> The exercise:
Write out exactly the lines from the line with "# ---- build, check" through the line with "before = set(bpy.data.objects)", including both, and nothing more.

** start **

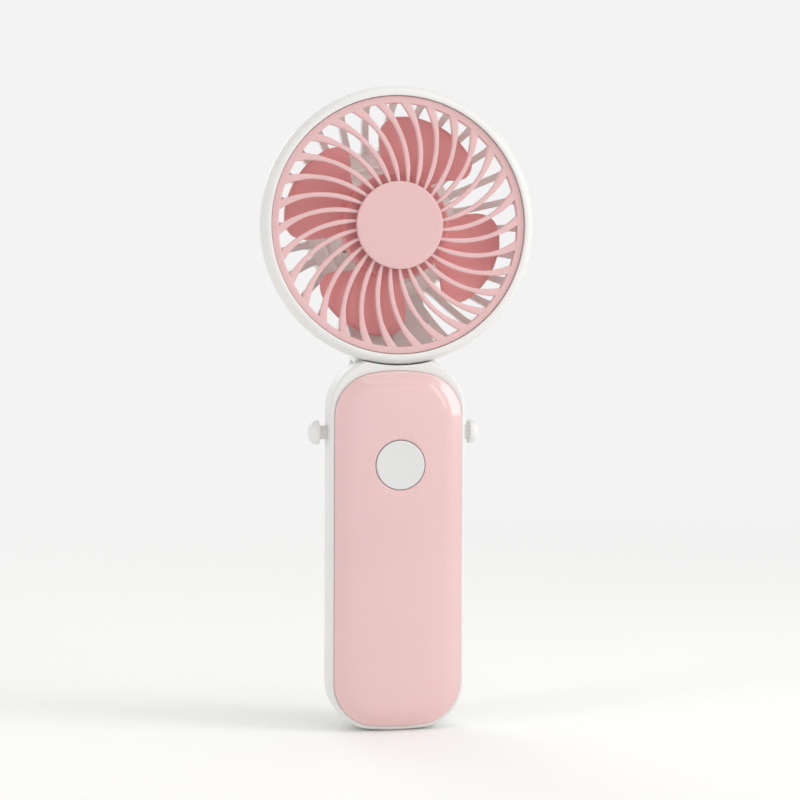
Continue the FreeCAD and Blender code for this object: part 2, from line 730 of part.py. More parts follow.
def make_front_grille():
    radius = d.grille_radius.value
    front = d.grille_front.value
    back = d.rim_ledge_front.value
    ring = disc(radius, front, back)
    ring = ring.cut(disc(d.grille_ring_radius.value, front - 1, back + 1))
    hub = disc(d.grille_hub_radius.value, front, back - 0.4)
    hub = hub.cut(disc(d.cap_spigot_radius.value + 0.1, front - 1, back + 1))
    start = (d.grille_hub_radius.value - 0.8) / radius
    end = (d.grille_ring_radius.value + 0.5) / radius
    steps = 9
    reaches = [start + (end - start) * i / steps for i in range(steps + 1)]
    sides = []
    for sign in (-1, 1):
        points = []
        for reach in reaches:
            r = reach * radius
            half_turn = math.degrees(rib_width(reach) / 2 / r)
            points.append(polar(r, rib_angle(reach) + sign * half_turn, front))
        curve = Part.BSplineCurve()
        curve.interpolate(points)
        sides.append((curve.toShape(), points))
    (right, right_points), (left, left_points) = sides
    outline = Part.Wire([
        right,
        Part.LineSegment(right_points[-1], left_points[-1]).toShape(),
        left,
        Part.LineSegment(left_points[0], right_points[0]).toShape(),
    ])
    rib = Part.Face(outline).extrude(Vector(0, back - front - 0.2, 0))
    count = int(d.grille_rib_count.value)
    ribs = []
    for i in range(count):
        copy = rib.copy()
        copy.rotate(Vector(0, 0, 0), Vector(0, 1, 0), 360.0 * i / count)
        ribs.append(copy)
    node("front_grille", feature(ring.multiFuse([hub] + ribs), HEAD))


def make_grille_cap():
    zero = sized(0.0)
    edge = sized(1.0)
    back = d.grille_front
    node("grille_cap", revolved("grille_cap", [
        (zero, d.cap_front),
        (d.cap_radius - edge, d.cap_front),
        (d.cap_radius, d.cap_front + edge, edge, "right"),
        (d.cap_radius, back),
        (d.cap_spigot_radius, back),
        (d.cap_spigot_radius, back + 1.8),
        (zero, back + 1.8),
    ], HEAD))


def blade_shape():
    """One blade: its outline seen from the front, cut from a plate that is tilted for pitch."""
    tip = d.blade_tip_radius.value
    root = d.hub_radius.value - 0.6
    pitch = 13.0
    middle = 5.2
    thickness = d.blade_thickness.value
    # the trailing edge sweeps out from the root and round to the tip (radius, angle)
    trailing = [(root, -18.0), (22.0, -24.0), (25.0, -29.5), (28.0, -32.8), (31.0, -30.5),
                (33.4, -24.0), (35.2, -10.0), (tip, 8.0)]
    leading = [(tip, 18.0), (34.6, 26.0), (31.0, 30.5), (25.0, 33.0), (root, 33.0)]

    def spline(places):
        curve = Part.BSplineCurve()
        curve.interpolate([polar(r, a) for r, a in places])
        return curve.toShape()

    outline = Part.Wire([
        spline(trailing),
        Part.LineSegment(polar(*trailing[-1]), polar(*leading[0])).toShape(),
        spline(leading),
        Part.LineSegment(polar(*leading[-1]), polar(*trailing[0])).toShape(),
    ])
    prism = Part.Face(outline).extrude(Vector(0, 14, 0))
    plate = Part.makeBox(60, thickness, 80, Vector(0, -thickness / 2, -40))
    plate.rotate(Vector(0, 0, 0), Vector(1, 0, 0), -pitch)
    plate.translate(Vector(0, middle, 0))
    return prism.common(plate)


def make_impeller():
    zero = sized(0.0)
    wall = d.hub_wall
    boss = sized(3.0)
    bore_start = d.hub_front + wall + 0.2
    hub = revolved("impeller_hub", [
        (zero, d.hub_front),
        (d.hub_radius - 1.0, d.hub_front),
        (d.hub_radius, d.hub_front + 1.0, sized(1.0), "right"),
        (d.hub_radius, d.hub_back),
        (d.hub_radius - wall, d.hub_back),
        (d.hub_radius - wall, d.hub_front + wall),
        (boss, d.hub_front + wall),
        (boss, d.hub_back - 1),
        (d.shaft_radius, d.hub_back - 1),
        (d.shaft_radius, bore_start),
        (zero, bore_start),
    ], HEAD)
    blade = blade_shape()
    count = int(d.blade_count.value)
    blades = []
    for i in range(count):
        angle = d.blade_rest_angle.value + 360.0 * i / count
        blades.append(feature(blade, HEAD, Rotation(Vector(0, 1, 0), -angle)))
    node("impeller", fuse(hub, *blades))
    node("motor_shaft", cylinder(d.shaft_radius, bore_start, d.motor_back, (0.0, d.head_z)))


def make_motor():
    front, back, radius = d.motor_front, d.motor_back, d.motor_radius
    inner = radius - d.motor_sheet
    centre = (0.0, d.head_z)
    can = cylinder(radius, front, back, centre)
    hollow = cylinder(inner, front + d.motor_sheet, back + 1, centre)
    hole = cylinder(d.bushing_radius, front - 1, front + 2, centre)
    node("motor_can", cut(can, hollow, hole))
    cap_front = back - 1.8
    cap = cylinder(inner - 0.05, cap_front, back, centre)
    node("motor_end_cap", cut(cap, cylinder(d.bushing_radius, cap_front - 1, back + 1, centre)))
    bore = cylinder(d.shaft_radius + d.shaft_clearance, front - 2, back + 2, centre)
    front_bushing = cylinder(d.bushing_radius, front - 0.6, front + 1.4, centre)
    back_bushing = cylinder(d.bushing_radius, cap_front - 0.4, back, centre)
    node("motor_bushings", cut(fuse(front_bushing, back_bushing), bore))
    ring = cut(cylinder(inner - 0.05, front + 2, cap_front - 0.5, centre),
               cylinder(inner - 1.6, front + 1, cap_front + 1, centre))
    gap = box((-2.5, front, d.head_z - radius), (2.5, back, d.head_z + radius))
    node("motor_magnets", cut(ring, gap))
    core = cylinder(inner - 2.0, front + 2.6, cap_front - 2.4, centre)
    commutator = cylinder(3.0, cap_front - 2.4, cap_front - 0.7, centre)
    shaft_hole = cylinder(d.shaft_radius, front, back, centre)
    node("motor_rotor", cut(fuse(core, commutator), shaft_hole))


def head_lead_points(x):
    """From the motor's end cap, along the disc and down inside the arm to the barrel."""
    centre = d.head_z.value
    back = d.disc_front.value - 0.8
    return [
        (x, back, centre - 4.0),
        (x, back, centre - 24.9),
        (x, 16.0, centre - 34.8),
        (x, d.lead_y.value, centre - 41.2),
        (x, d.lead_y.value, d.hinge_z.value - 3.0),
    ]


def make_motor_leads():
    radius = d.lead_radius.value
    node("motor_leads", feature(Part.makeCompound([lead(head_lead_points(x), radius) for x in LEAD_X])))
    top = d.hinge_z.value - d.barrel_radius.value - 1.2
    low = d.board_high.value - 3.0
    y = d.lead_y.value
    runs = [lead([(x, y, top), (x, y, low)], radius) for x in LEAD_X]
    node("board_leads", feature(Part.makeCompound(runs)))


def make_rear_cage():
    zero = sized(0.0)
    outer_start = (d.band_back_radius, d.band_depth)
    inner_start = (d.band_inner_radius, d.band_depth)
    outer_end = (d.disc_radius, d.disc_back)
    inner_end = (d.disc_inner_radius, d.disc_front)
    inner_arc = d.dome_arc - 2
    band = revolved("cage_band", [
        (d.spigot_radius, zero),
        (d.rim_radius, zero),
        outer_start,
        inner_start,
        (d.band_inner_radius, d.spigot_depth),
        (d.spigot_radius, d.spigot_depth),
    ], HEAD)
    dome = revolved("cage_dome", [
        outer_start,
        (*outer_end, d.dome_arc, "right"),
        inner_end,
        (*inner_start, inner_arc, "left"),
    ], HEAD)
    inside = revolved("cage_inside", [
        (zero, zero - 9),
        (d.band_inner_radius, zero - 9),
        inner_start,
        (*inner_end, inner_arc, "right"),
        (zero, d.disc_front),
    ], HEAD)
    cup_inner = d.motor_radius + 0.1
    back_disc = revolved("cage_disc", [
        (cup_inner, d.motor_front + 3),
        (d.motor_cup_radius, d.motor_front + 3),
        (d.motor_cup_radius, d.disc_front),
        inner_end,
        outer_end,
        (d.disc_hole_radius, d.disc_back),
        (d.disc_hole_radius, d.disc_front),
        (cup_inner, d.disc_front),
    ], HEAD)
    half = d.cage_rib_width / 2
    star = slab("cage_star", [(-half, zero), (-half, -d.rim_radius), (half, -d.rim_radius), (half, zero)],
                d.band_depth - 1, d.disc_back + 1)
    pattern = star.newObject("PartDesign::PolarPattern", "cage_ribs")
    pattern.Originals = [star.Tip]
    pattern.Axis = (star.Group[0], ["N_Axis"])
    pattern.Angle = 360
    bind(pattern, Occurrences=d.cage_rib_count)
    star.Tip = pattern
    place(star, HEAD)
    arm = box((-d.arm_half_width, d.band_depth - 1, d.head_z - d.rim_radius),
              (d.arm_half_width, d.disc_back + 1, d.head_z - d.disc_inner_radius + 2))
    ribs = common(dome, fuse(star, arm))
    neck = cut(box((-d.arm_half_width, d.spigot_depth, d.hinge_z),
                   (d.arm_half_width, d.hinge_y + d.barrel_radius, d.head_z - d.rim_radius + 6.5)),
               inside)
    barrel = cylinder(d.barrel_radius, -d.arm_half_width, d.arm_half_width, (d.hinge_y, d.hinge_z), "x")
    spots = [around_head(d.cover_screw_circle.value, angle) for angle in COVER_SCREW_ANGLES]
    bosses = [cylinder(2.0, d.disc_front - 4, d.disc_front, spot) for spot in spots]
    whole = fuse(band, ribs, back_disc, neck, barrel, *bosses)
    pin_bore = cylinder(d.pin_radius + d.pin_clearance, -BEYOND, BEYOND, (d.hinge_y, d.hinge_z), "x")
    screw_bore = d.cover_screw_radius + 0.05
    screw_holes = [cylinder(screw_bore, d.disc_front - 5, d.disc_back + 1, spot) for spot in spots]
    channels = [feature(lead(head_lead_points(x), d.lead_radius.value + 0.3)) for x in LEAD_X]
    lead_exit = box((-d.lead_hole_half_width, d.lead_y - d.lead_hole_half_depth,
                     d.hinge_z - d.barrel_radius - 1),
                    (d.lead_hole_half_width, d.lead_y + d.lead_hole_half_depth, d.hinge_z - 2))
    # lets the leads out of the motor's cup, along the disc
    notch = box((-d.lead_hole_half_width, d.disc_front - 1.6, d.head_z - d.motor_cup_radius - 0.5),
                (d.lead_hole_half_width, d.disc_front, d.head_z - d.motor_radius + 1))
    node("rear_cage", cut(whole, pin_bore, lead_exit, notch, *screw_holes, *channels))


def make_motor_cover():
    zero = sized(0.0)
    front = d.disc_back
    edge = sized(1.4)
    cap = revolved("motor_cover_cap", [
        (zero, front),
        (d.motor_cover_radius, front),
        (d.motor_cover_radius, d.motor_cover_back - edge),
        (d.motor_cover_radius - edge, d.motor_cover_back, edge, "right"),
        (zero, d.motor_cover_back),
    ], HEAD)
    seat = d.cover_screw_seat
    past = d.motor_cover_back + 1
    tools = []
    screws = []
    for angle in COVER_SCREW_ANGLES:
        x, z = around_head(d.cover_screw_circle.value, angle)
        tools.append(cylinder(d.cover_screw_radius + 0.05, front - 1, past, (x, z)))
        tools.append(cylinder(d.cover_screw_head_radius + 0.1, seat, past, (x, z)))
        screws.append(screw(sized(x), sized(z), seat + 1.2, seat, d.disc_front - 3,
                            d.cover_screw_head_radius, d.cover_screw_radius))
    node("motor_cover", cut(cap, *tools))
    node("cover_screws", fuse(*screws))


# ---- build, check and export ---------------------------------------------------------


def check_and_export():
    doc.recompute()
    for obj in doc.Objects:
        for state in obj.State:
            if state in ("Invalid", "Error"):
                raise RuntimeError(f"{obj.Label} is {state}")
    labels = [obj.Label for obj in nodes]
    if len(set(labels)) != len(labels):
        raise RuntimeError("two nodes share a name")
    for obj in nodes:
        if obj.Shape.isNull() or not obj.Shape.isValid():
            raise RuntimeError(f"{obj.Label} has no valid shape")
    os.makedirs("parts", exist_ok=True)
    for obj in nodes:
        shape = obj.Shape
        shape.exportStep(f"parts/{obj.Label}.step")
        print(f"{obj.Label:20s} {len(shape.Solids):3d} solids {shape.Volume:10.1f} mm3")


def main():
    make_rear_shell()
    make_front_cover()
    make_button()
    make_switch()
    make_pegs()
    make_hinge()
    make_battery()
    make_board()
    make_socket()
    make_shell_screws()
    make_front_bezel()
    make_front_grille()
    make_grille_cap()
    make_impeller()
    make_motor()
    make_motor_leads()
    make_rear_cage()
    make_motor_cover()
    check_and_export()


main()
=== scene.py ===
"""Looks of a handheld electric fan, pastel pink and white, drawn upright on its foot."""

import json
import math

import bmesh
import bpy
from mathutils import Euler, Matrix, Vector


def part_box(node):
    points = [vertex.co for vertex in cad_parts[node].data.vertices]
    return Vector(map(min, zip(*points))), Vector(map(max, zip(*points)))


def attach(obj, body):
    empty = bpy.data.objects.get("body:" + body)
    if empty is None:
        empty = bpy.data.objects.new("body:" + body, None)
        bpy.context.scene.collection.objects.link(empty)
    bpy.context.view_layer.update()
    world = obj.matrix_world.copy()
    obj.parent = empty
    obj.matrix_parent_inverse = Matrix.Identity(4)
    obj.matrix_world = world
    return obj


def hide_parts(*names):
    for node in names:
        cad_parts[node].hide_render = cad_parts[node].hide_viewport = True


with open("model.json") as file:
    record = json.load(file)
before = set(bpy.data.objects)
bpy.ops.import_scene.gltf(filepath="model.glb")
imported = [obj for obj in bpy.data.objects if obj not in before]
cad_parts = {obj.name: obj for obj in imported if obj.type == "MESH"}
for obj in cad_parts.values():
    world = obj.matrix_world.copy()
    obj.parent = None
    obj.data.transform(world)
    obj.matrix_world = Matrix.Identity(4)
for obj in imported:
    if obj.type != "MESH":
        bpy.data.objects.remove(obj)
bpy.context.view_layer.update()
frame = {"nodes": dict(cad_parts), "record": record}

MM = 0.001


def mm_box(node):
    """A CAD node's corners in millimetres."""
    low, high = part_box(node)
    return Vector(low) / MM, Vector(high) / MM


# ---- sizes worked out from the frame, in millimetres -----------------------------------

BEZEL_LOW, BEZEL_HIGH = mm_box("front_bezel")
GRILLE_LOW, GRILLE_HIGH = mm_box("front_grille")
CAP_LOW, CAP_HIGH = mm_box("grille_cap")
SHELL_LOW, SHELL_HIGH = mm_box("rear_shell")
COVER_LOW, COVER_HIGH = mm_box("front_cover")
BUTTON_LOW, BUTTON_HIGH = mm_box("power_button")
PEG_LOW, PEG_HIGH = mm_box("lanyard_peg_right")
PIN_LOW, PIN_HIGH = mm_box("hinge_pin")
MOTOR_COVER_LOW, MOTOR_COVER_HIGH = mm_box("motor_cover")
SOCKET_LOW, SOCKET_HIGH = mm_box("charging_socket")
LIGHT_LOW, LIGHT_HIGH = mm_box("light_pipe")

HEAD_Z = (GRILLE_LOW.z + GRILLE_HIGH.z) / 2
RIM = BEZEL_HIGH.x
RING = GRILLE_HIGH.x
CAP = CAP_HIGH.x
HINGE_Y = (PIN_LOW.y + PIN_HIGH.y) / 2
HINGE_Z = (PIN_LOW.z + PIN_HIGH.z) / 2
BUTTON_Z = (BUTTON_LOW.z + BUTTON_HIGH.z) / 2
PEG_Y = (PEG_LOW.y + PEG_HIGH.y) / 2
PEG_Z = (PEG_LOW.z + PEG_HIGH.z) / 2
PEG_HEAD = (PEG_HIGH.z - PEG_LOW.z) / 2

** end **

> Solved exercise:
# ---- build, check and export ---------------------------------------------------------


def check_and_export():
    doc.recompute()
    for obj in doc.Objects:
        for state in obj.State:
            if state in ("Invalid", "Error"):
                raise RuntimeError(f"{obj.Label} is {state}")
    labels = [obj.Label for obj in nodes]
    if len(set(labels)) != len(labels):
        raise RuntimeError("two nodes share a name")
    for obj in nodes:
        if obj.Shape.isNull() or not obj.Shape.isValid():
            raise RuntimeError(f"{obj.Label} has no valid shape")
    os.makedirs("parts", exist_ok=True)
    for obj in nodes:
        shape = obj.Shape
        shape.exportStep(f"parts/{obj.Label}.step")
        print(f"{obj.Label:20s} {len(shape.Solids):3d} solids {shape.Volume:10.1f} mm3")


def main():
    make_rear_shell()
    make_front_cover()
    make_button()
    make_switch()
    make_pegs()
    make_hinge()
    make_battery()
    make_board()
    make_socket()
    make_shell_screws()
    make_front_bezel()
    make_front_grille()
    make_grille_cap()
    make_impeller()
    make_motor()
    make_motor_leads()
    make_rear_cage()
    make_motor_cover()
    check_and_export()


main()
=== scene.py ===
"""Looks of a handheld electric fan, pastel pink and white, drawn upright on its foot."""

import json
import math

import bmesh
import bpy
from mathutils import Euler, Matrix, Vector


def part_box(node):
    points = [vertex.co for vertex in cad_parts[node].data.vertices]
    return Vector(map(min, zip(*points))), Vector(map(max, zip(*points)))


def attach(obj, body):
    empty = bpy.data.objects.get("body:" + body)
    if empty is None:
        empty = bpy.data.objects.new("body:" + body, None)
        bpy.context.scene.collection.objects.link(empty)
    bpy.context.view_layer.update()
    world = obj.matrix_world.copy()
    obj.parent = empty
    obj.matrix_parent_inverse = Matrix.Identity(4)
    obj.matrix_world = world
    return obj


def hide_parts(*names):
    for node in names:
        cad_parts[node].hide_render = cad_parts[node].hide_viewport = True


with open("model.json") as file:
    record = json.load(file)
before = set(bpy.data.objects)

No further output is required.